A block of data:
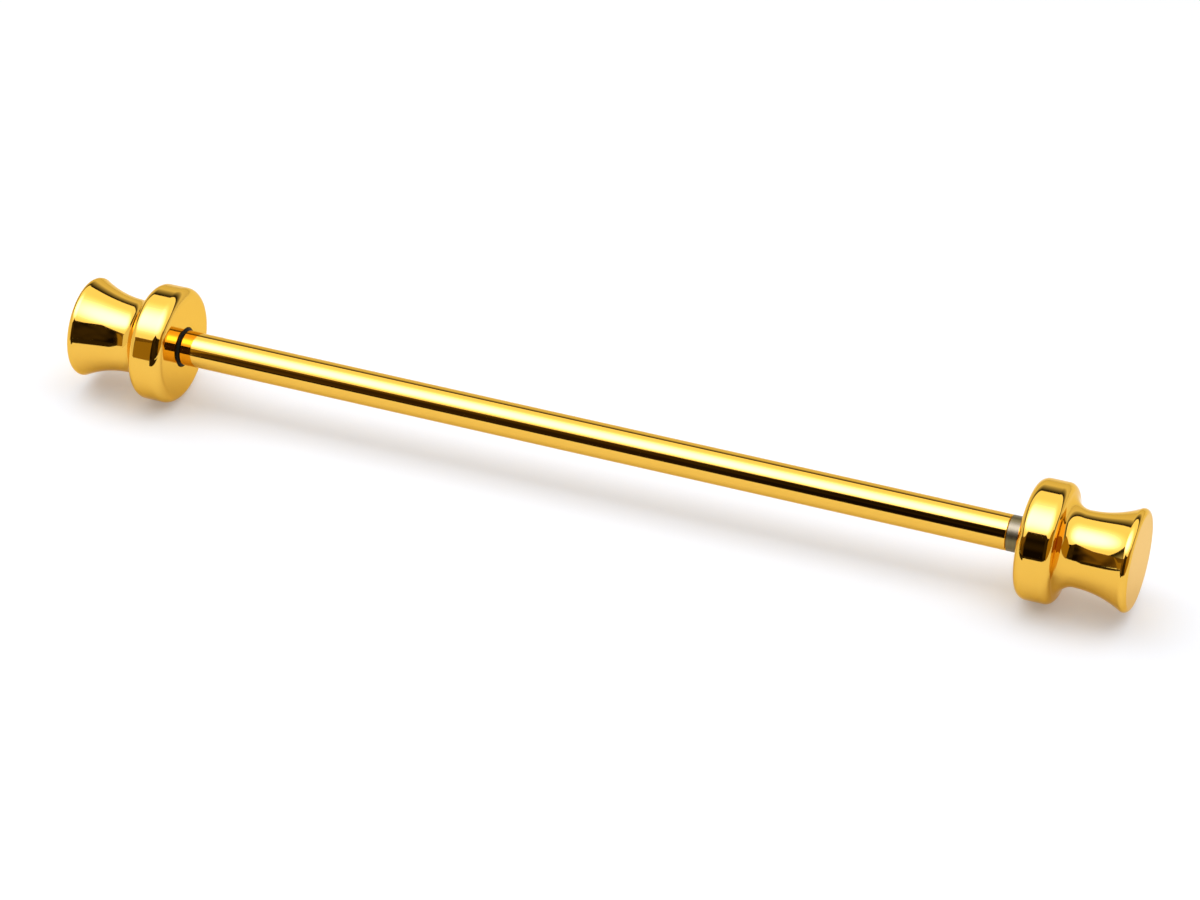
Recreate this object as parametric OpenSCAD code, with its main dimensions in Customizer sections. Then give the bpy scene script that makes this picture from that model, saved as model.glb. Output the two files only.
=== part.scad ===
// Collar bar: a slim plated rod that joins the two leaves of an eyelet collar under the tie knot.
// A turned knob screws on to each end. The rod lies along X, and the origin is at its middle, on its axis.

/* [Bar] */
// Diameter of the rod that goes through the collar's eyelets
bar_d = 2; // [1.6:0.1:2.6]
// Distance between the inner faces of the two knobs
span = 50; // [36:1:70]
// Chamfer on the rod's two ends
bar_chamfer = 0.05; // [0.02:0.01:0.1]

/* [Knobs] */
// Diameter of the disc that stops the collar
disc_d = 6.7; // [5.4:0.1:9]
// Thickness of the disc
disc_t = 2.1; // [1.6:0.1:3]
// Edge radius of the disc on the rod's side
disc_inner_round = 0.6; // [0.2:0.05:0.8]
// Edge radius of the disc on the horn's side
disc_outer_round = 0.5; // [0.2:0.05:0.8]
// Length of the horn, from the disc to the end face
horn_len = 4.05; // [3:0.05:6]
// Diameter of the horn's flared end
horn_d = 5.7; // [5:0.1:6.6]
// Radius that rolls the flared edge over to the end face
horn_round = 0.3; // [0.1:0.05:0.5]
// Diameter of the waist between the disc and the flare
waist_d = 4.25; // [3:0.05:4.6]
// Radius of the hollow between the disc and the waist
waist_fillet = 0.9; // [0.4:0.1:1.2]

/* [Screw joint] */
// Major diameter of the studs' thread
stud_d = 1.2; // [0.8:0.1:1.4]
// Length of each stud
stud_len = 8; // [6:0.25:10]
// Pitch of the thread
thread_pitch = 0.25; // [0.2:0.05:0.3]
// Turns of thread that hold each knob
grip_turns = 12; // [8:1:14]
// Radial clearance between a stud and its tapped holes
thread_clear = 0.02; // [0.01:0.01:0.05]
// Depth of a tapped hole past the stud's end
hole_runout = 0.4; // [0.2:0.1:0.8]

/* [Rings] */
// Thickness of the rubber ring when the left knob is screwed home
o_ring_t = 0.42; // [0.3:0.02:0.6]
// How far the rubber ring stands out all round the rod
o_ring_overhang = 0.15; // [0.05:0.05:0.3]
// Depth of the seat that holds the rubber ring in the left knob's face
seat_depth = 0.3; // [0.1:0.02:0.4]
// Radial clearance of the rubber ring in its seat
seat_clear = 0.02; // [0.01:0.01:0.05]
// Length of the steel spacer between the rod and the right knob
spacer_len = 1; // [0.4:0.1:2]
// Chamfer on the spacer's edges
spacer_chamfer = 0.03; // [0.01:0.01:0.1]
// Radial clearance of both rings round the stud
ring_clear = 0.05; // [0.02:0.01:0.1]

/* [Hidden] */
$fn = 96;
arc_step = 5;
drill_point = 118;
cut_over = 0.1;

gold = "#ebb83f";
steel = "#9a9184";
rubber = "#1a1918";

grip_len = grip_turns * thread_pitch;
hole_d = stud_d + 2 * thread_clear;
ring_bore = stud_d + 2 * ring_clear;
o_ring_d = bar_d + 2 * o_ring_overhang;
seat_d = o_ring_d + 2 * seat_clear;

// the rod stops short of each knob by what its ring takes up there
left_end = -span / 2 + (o_ring_t - seat_depth);
right_end = span / 2 - spacer_len;
left_stud_tip = -span / 2 - seat_depth - grip_len;
right_stud_tip = span / 2 + grip_len;
left_stud_root = left_stud_tip + stud_len;
right_stud_root = right_stud_tip - stud_len;

// Points on an arc about c; a chain of tangent arcs skips the first point of each that follows another
function arc(c, r, from, to, skip = 0) =
    let (steps = ceil(abs(to - from) / arc_step))
    [for (i = [skip : steps]) let (a = from + (to - from) * i / steps) c + r * [cos(a), sin(a)]];

// The knob's outline as [radius, height] above its inner face: a disc with rounded edges,
// a hollow, and a horn that flares on one long arc. Each arc is tangent to the next. Where the
// disc's outer edge and the hollow leave no flat between them, they meet at an angle of lean
function knob_outline() =
    let (
        disc_r = disc_d / 2,
        shoulder = [disc_r - disc_outer_round, disc_t - disc_outer_round],
        reach = disc_outer_round + waist_fillet,
        lean = asin(max(0, waist_d / 2 + waist_fillet - shoulder[0]) / reach),
        waist = [waist_d / 2, shoulder[1] + reach * cos(lean)],
        edge = [horn_d / 2 - horn_round, disc_t + horn_len - horn_round],
        rise = edge - waist,
        flare_r = (rise * rise - horn_round * horn_round) / (2 * (rise[0] + horn_round)),
        flare_angle = atan2(rise[1], flare_r - rise[0])
    )
    concat(
        [[0, 0]],
        arc([disc_r - disc_inner_round, disc_inner_round], disc_inner_round, -90, 0),
        arc(shoulder, disc_outer_round, 0, 90 - lean),
        arc(waist + [waist_fillet, 0], waist_fillet, -90 - lean, -180, lean > 0 ? 1 : 0),
        arc(waist + [flare_r, 0], flare_r, 180, 180 - flare_angle, 1),
        arc(edge, horn_round, -flare_angle, 90, 1),
        [[0, disc_t + horn_len]]
    );

// A rod of diameter d and length len, standing on the origin, with both ends chamfered
module turned_rod(d, len, chamfer) {
    rotate_extrude()
        polygon([
            [0, 0], [d / 2 - chamfer, 0], [d / 2, chamfer],
            [d / 2, len - chamfer], [d / 2 - chamfer, len], [0, len]
        ]);
}

// A blind hole that is drilled down from the origin, with a countersunk mouth and the drill's point
module tapped_hole(depth) {
    countersink = thread_pitch / 2;
    translate([0, 0, -cut_over])
        cylinder(h = depth + cut_over, d = hole_d);
    translate([0, 0, depth])
        cylinder(h = hole_d / 2 / tan(drill_point / 2), d1 = hole_d, d2 = 0);
    translate([0, 0, -cut_over])
        cylinder(h = countersink + cut_over, d1 = hole_d + 2 * (countersink + cut_over), d2 = hole_d);
}

// Puts what stands on the origin along X instead, at x, pointing to the right or to the left
module pointing_right(x) {
    translate([x, 0, 0])
        rotate([0, 90, 0])
            children();
}

module pointing_left(x) {
    translate([x, 0, 0])
        rotate([0, -90, 0])
            children();
}

module knob_body() {
    rotate_extrude()
        polygon(knob_outline());
}

module stud() {
    turned_rod(stud_d, stud_len, thread_pitch / 2);
}

module bar() {
    color(gold)
        difference() {
            pointing_right(left_end)
                turned_rod(bar_d, right_end - left_end, bar_chamfer);
            pointing_right(left_end)
                tapped_hole(left_stud_root - left_end + hole_runout);
            pointing_left(right_end)
                tapped_hole(right_end - right_stud_root + hole_runout);
        }
}

module left_stud() {
    color(steel)
        pointing_right(left_stud_tip)
            stud();
}

module right_stud() {
    color(steel)
        pointing_left(right_stud_tip)
            stud();
}

// Squeezed flat between the rod's end and the floor of its seat, round on its inside and outside
module rubber_o_ring() {
    side_r = o_ring_t / 2;
    color(rubber)
        pointing_left(left_end)
            rotate_extrude()
                polygon(concat(
                    arc([o_ring_d / 2 - side_r, side_r], side_r, -90, 90),
                    arc([ring_bore / 2 + side_r, side_r], side_r, 90, 270)
                ));
}

module steel_spacer() {
    color(steel)
        pointing_right(right_end)
            difference() {
                turned_rod(bar_d, spacer_len, spacer_chamfer);
                translate([0, 0, -cut_over])
                    cylinder(h = spacer_len + 2 * cut_over, d = ring_bore);
            }
}

module left_knob() {
    color(gold)
        pointing_left(-span / 2)
            difference() {
                knob_body();
                translate([0, 0, -cut_over])
                    cylinder(h = seat_depth + cut_over, d = seat_d);
                translate([0, 0, seat_depth])
                    tapped_hole(grip_len + hole_runout);
            }
}

module right_knob() {
    color(gold)
        pointing_right(span / 2)
            difference() {
                knob_body();
                tapped_hole(grip_len + hole_runout);
            }
}

bar();
left_stud();
right_stud();
rubber_o_ring();
steel_spacer();
left_knob();
right_knob();
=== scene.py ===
# Collar bar: a slim gold plated rod with a horn-shaped knob screwed on each end. Lengths are in
# millimetres until a mesh or a card is made. The rod lies along X, above a white table.
import math

import bpy
import numpy as np
from mathutils import Matrix


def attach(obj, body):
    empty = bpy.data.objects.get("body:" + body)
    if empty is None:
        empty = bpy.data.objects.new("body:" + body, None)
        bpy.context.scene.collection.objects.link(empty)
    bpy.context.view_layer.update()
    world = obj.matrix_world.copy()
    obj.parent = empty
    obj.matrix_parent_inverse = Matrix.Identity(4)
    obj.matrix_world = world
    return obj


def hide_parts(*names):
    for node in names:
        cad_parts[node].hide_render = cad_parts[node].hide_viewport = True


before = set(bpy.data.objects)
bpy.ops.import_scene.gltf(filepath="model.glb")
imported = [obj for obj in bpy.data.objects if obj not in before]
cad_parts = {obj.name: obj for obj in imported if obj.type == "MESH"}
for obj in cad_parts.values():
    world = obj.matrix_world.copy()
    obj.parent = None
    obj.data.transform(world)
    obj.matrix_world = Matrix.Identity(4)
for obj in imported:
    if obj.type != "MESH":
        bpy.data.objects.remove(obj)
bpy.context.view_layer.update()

# Bar: a 2 mm brass rod, faced and chamfered at both ends, drilled and tapped there for the studs,
# then polished and gold plated. All the other pieces are screwed or threaded on to it.
MM = 0.001
SIDES = 128
BAR_R = 1.0
BAR_CHAMFER = 0.05
LEFT_END, RIGHT_END = -24.88, 24.0
HOLE_R = 0.62
COUNTERSINK = 0.125
HOLE_RUNOUT = 0.4
DRILL_POINT = HOLE_R / math.tan(math.radians(59))
STUD_LEN = 8.0
LEFT_STUD_TIP, RIGHT_STUD_TIP = 28.3, 28.0


def line(start, end, rings=2):
    """A straight stroke of an outline: points evenly spaced from start to end, as rows of x, radius
    and normal. The normal is the way of travel turned a quarter left: metal is on the right."""
    start, end = np.array(start, float), np.array(end, float)
    along = (end - start) / np.linalg.norm(end - start)
    points = start + (end - start) * np.linspace(0, 1, rings)[:, None]
    return np.hstack([points, np.broadcast_to([-along[1], along[0], 0.0], (rings, 3))])


def arc(centre, radius, start, end, step=3.0):
    """A round stroke: centre + radius * (cos a, sin a), as a goes from start to end in degrees. The
    normal points away from the centre where a falls, and at it where a grows."""
    a = np.radians(np.linspace(start, end, max(3, math.ceil(abs(end - start) / step) + 1)))
    ray = np.stack([np.cos(a), np.sin(a)], 1)
    return np.hstack([centre + radius * ray, -np.sign(end - start) * ray, np.zeros((len(a), 1))])


def mirrored(strokes):
    """The outline pointing the other way: x changes sign, and the strokes run backwards to keep the
    metal on their right."""
    return [s[::-1] * [-1, 1, -1, 1, 1] for s in strokes[::-1]]


def turned(name, strokes, closed=False):
    """A solid of revolution: each point (x, radius) of the outline goes round the X axis as
    (x, radius cos t, radius sin t). A stroke is rows of x, radius and the normal along x, along the
    radius and round the axis, the same for every t or given for each. Strokes share the ring where
    they meet, and each keeps its own normals there, so corners are sharp and arcs are round."""
    grids = [np.broadcast_to(s[:, None, :] if s.ndim == 2 else s, (len(s), SIDES, 5))
             for s in strokes]
    rings = np.concatenate([g[:-1] for g in grids] + ([] if closed else [grids[-1][-1:]]))
    t = np.linspace(0, 2 * np.pi, SIDES, endpoint=False)
    out, around = np.stack([np.cos(t), np.sin(t)], 1), np.stack([-np.sin(t), np.cos(t)], 1)
    xyz = np.concatenate([rings[..., :1], rings[..., 1:2] * out], 2).reshape(-1, 3) * MM
    side = np.arange(SIDES)
    after = (side + 1) % SIDES
    corners, normals, first = [], [], 0
    for g in grids:
        a = (first + np.arange(len(g) - 1))[:, None] * SIDES
        b = (first + np.arange(1, len(g)))[:, None] % len(rings) * SIDES
        corners.append(np.stack([a + side, a + after, b + after, b + side], 2).reshape(-1, 4))
        n = np.concatenate([g[..., 2:3], g[..., 3:4] * out + g[..., 4:5] * around], 2)
        n = np.stack([n[:-1], n[:-1][:, after], n[1:][:, after], n[1:]], 2)
        normals.append(n.reshape(-1, 4, 3))
        first += len(g) - 1
    corners, normals = np.concatenate(corners), np.concatenate(normals)
    # a ring on the axis is one point, and its squares become triangles
    same = np.arange(len(xyz)).reshape(-1, SIDES)
    same = np.where(rings[:, :1, 1] < 1e-6, same[:, :1], same).ravel()
    used, corners = np.unique(same[corners], return_inverse=True)
    corners = corners.reshape(-1, 4)
    keep = np.ones(corners.shape, bool)
    keep[:, 1] = corners[:, 0] != corners[:, 1]
    keep[:, 3] = corners[:, 2] != corners[:, 3]
    sizes = keep.sum(1)
    mesh = bpy.data.meshes.new(name)
    mesh.vertices.add(len(used))
    mesh.vertices.foreach_set("co", xyz[used].ravel())
    mesh.loops.add(int(sizes.sum()))
    mesh.loops.foreach_set("vertex_index", corners[keep].astype(np.int32))
    mesh.polygons.add(len(sizes))
    mesh.polygons.foreach_set("loop_start", (np.cumsum(sizes) - sizes).astype(np.int32))
    mesh.polygons.foreach_set("use_smooth", np.ones(len(sizes), bool))
    mesh.update(calc_edges=True)
    mesh.normals_split_custom_set(normals[keep])
    piece = bpy.data.objects.new(name, mesh)
    bpy.context.scene.collection.objects.link(piece)
    return piece


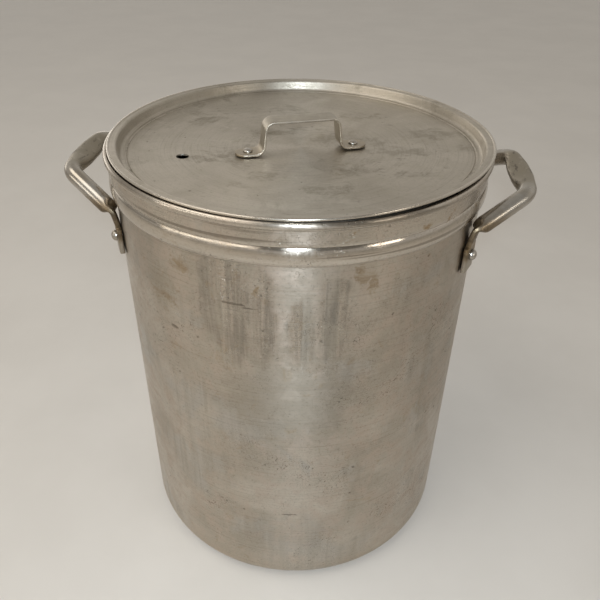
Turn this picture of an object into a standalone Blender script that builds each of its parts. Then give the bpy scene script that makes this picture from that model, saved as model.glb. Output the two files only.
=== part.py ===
"""A thirty-quart spun aluminium kettle with a dished lid, two riveted tube handles and a strap lid handle.

Run it with: blender --background --python part.py
Units are metres, +Z is up, and the origin is the centre of the kettle's flat underside. The two side
handles lie along +X and -X. Every piece is its own object, and the lid's pieces hang from one empty.
"""

from math import asin, copysign, cos, hypot, pi, radians, sin, tan

import bmesh
import bpy
from mathutils import Matrix, Vector

MM = 0.001
GAP = 0.3 * MM

# Kettle shell: driving sizes
HEIGHT = 394.5 * MM
RADIUS = 155.0 * MM
FOOT_RADIUS = 154.0 * MM
SHEET = 1.6 * MM
CORNER = 15.0 * MM
TURNED_STEPS = 60

# The shoulder, the groove and band above it, and the rolled rim
SHOULDER_FOOT = HEIGHT - 35.0 * MM
SHOULDER_TOP = HEIGHT - 18.3 * MM
SHOULDER_BULGE = 3.8 * MM
BAND_RADIUS = RADIUS + 3.0 * MM
GROOVE_DEPTH = 0.5 * MM
GROOVE_HEIGHT = 1.0 * MM
RIM_HALF_HEIGHT = 2.9 * MM
RIM_HALF_WIDTH = 2.1 * MM
RIM_CENTRE = Vector((BAND_RADIUS + 0.2 * MM, HEIGHT - RIM_HALF_HEIGHT))

# Lid
LID_SHEET = 1.2 * MM
LID_RADIUS = 158.6 * MM
LID_DEPTH = 9.0 * MM
LID_DISH = 3.0 * MM
LID_BEAD = 1.2 * MM
LID_SHIFT = 1.8 * MM
FLANGE_RADIUS = 152.7 * MM
PANEL_RADIUS = 143.0 * MM
LID_FILLET = 3.2 * MM
FLANGE_FILLET = 2.0 * MM
LID_GROOVE = 0.8 * MM
VENT_RADIUS = 5.2 * MM
VENT_PLACE = Vector((-91.3 * MM, -37.2 * MM))
FLANGE_TOP = HEIGHT + GAP + LID_BEAD + LID_SHEET / 2

# Side handles: round tube, flattened along the grip and pressed flat into a tab at each end.
# A section is its half width, its half thickness and its squareness (2 is an ellipse, more is boxier).
TAB_SECTION = (10.2 * MM, 2.2 * MM, 5.0)
NECK_SECTION = (8.4 * MM, 2.2 * MM, 5.0)
TUBE_SECTION = (7.0 * MM, 7.0 * MM, 2.0)
GRIP_SECTION = (9.2 * MM, 4.3 * MM, 2.6)
TUBE_WALL = 2.0 * MM
TUBE_POINTS = 12
GRIP_REACH = 187.0 * MM
GRIP_HALF_LENGTH = 38.5 * MM
GRIP_HEIGHT = HEIGHT - 25.0 * MM
GRIP_BEND = 17.0 * MM
ROOT_HEIGHT = HEIGHT - 44.5 * MM
ROOT_LEAN = 2.5 * MM
ROOT_BEND = 6.0 * MM
TAB_SPREAD = 66.0 * MM
TAB_TOP = HEIGHT - 58.0 * MM
TAB_HEIGHT = 22.0 * MM
TAB_SHOULDER = 1.5 * MM
HANDLE_RIVET_HEIGHT = TAB_TOP - 9.0 * MM

# Lid handle: a flat strap bent into a bridge
STRAP_SECTION = (8.7 * MM, 1.1 * MM, 6.0)
STRAP_POINTS = 12
STRAP_HEIGHT = 27.5 * MM
STRAP_END = 55.7 * MM
STRAP_LEG_FOOT = 33.0 * MM
STRAP_LEG_TOP = 30.0 * MM
STRAP_BEND = 7.0 * MM
STRAP_RIVET = 45.0 * MM
STRAP_TURN = radians(18.8)
STRAP_PLACE = Vector((2.6 * MM, -10.0 * MM))

# Rivets: a head and a tail are a radius and a height
SHANK_RADIUS = 2.3 * MM
HANDLE_HEAD = (4.6 * MM, 4.0 * MM)
HANDLE_TAIL = (3.9 * MM, 1.5 * MM)
LID_HEAD = (3.9 * MM, 2.0 * MM)
LID_TAIL = (3.6 * MM, 1.2 * MM)
HEAD_EDGE = 0.4 * MM
TAIL_TAPER = 0.9
RIVET_STEPS = 12

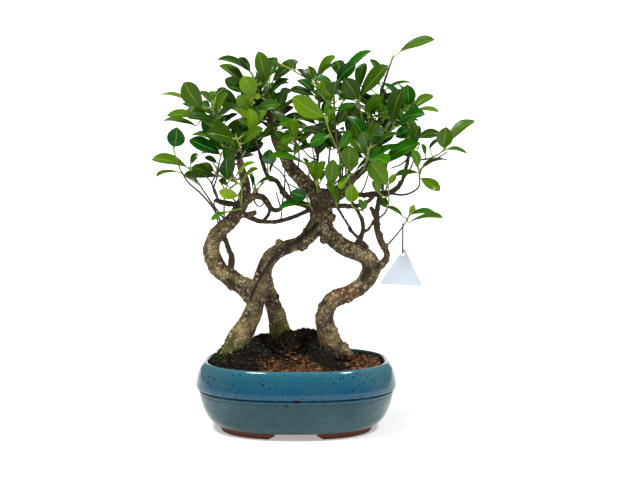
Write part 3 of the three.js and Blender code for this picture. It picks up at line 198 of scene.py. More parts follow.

• _Task goal_
Transcribe the records above exactly, beginning at the line that contains "turned_rod(bar_d, spacer_len, spacer_chamfer);" and ending with the line that contains "obj.matrix_world = world", both included, and nothing else.

• _Reply to the exercise_
                turned_rod(bar_d, spacer_len, spacer_chamfer);
                translate([0, 0, -cut_over])
                    cylinder(h = spacer_len + 2 * cut_over, d = ring_bore);
            }
}

module left_knob() {
    color(gold)
        pointing_left(-span / 2)
            difference() {
                knob_body();
                translate([0, 0, -cut_over])
                    cylinder(h = seat_depth + cut_over, d = seat_d);
                translate([0, 0, seat_depth])
                    tapped_hole(grip_len + hole_runout);
            }
}

module right_knob() {
    color(gold)
        pointing_right(span / 2)
            difference() {
                knob_body();
                tapped_hole(grip_len + hole_runout);
            }
}

bar();
left_stud();
right_stud();
rubber_o_ring();
steel_spacer();
left_knob();
right_knob();
=== scene.py ===
# Collar bar: a slim gold plated rod with a horn-shaped knob screwed on each end. Lengths are in
# millimetres until a mesh or a card is made. The rod lies along X, above a white table.
import math

import bpy
import numpy as np
from mathutils import Matrix


def attach(obj, body):
    empty = bpy.data.objects.get("body:" + body)
    if empty is None:
        empty = bpy.data.objects.new("body:" + body, None)
        bpy.context.scene.collection.objects.link(empty)
    bpy.context.view_layer.update()
    world = obj.matrix_world.copy()
    obj.parent = empty
    obj.matrix_parent_inverse = Matrix.Identity(4)
    obj.matrix_world = world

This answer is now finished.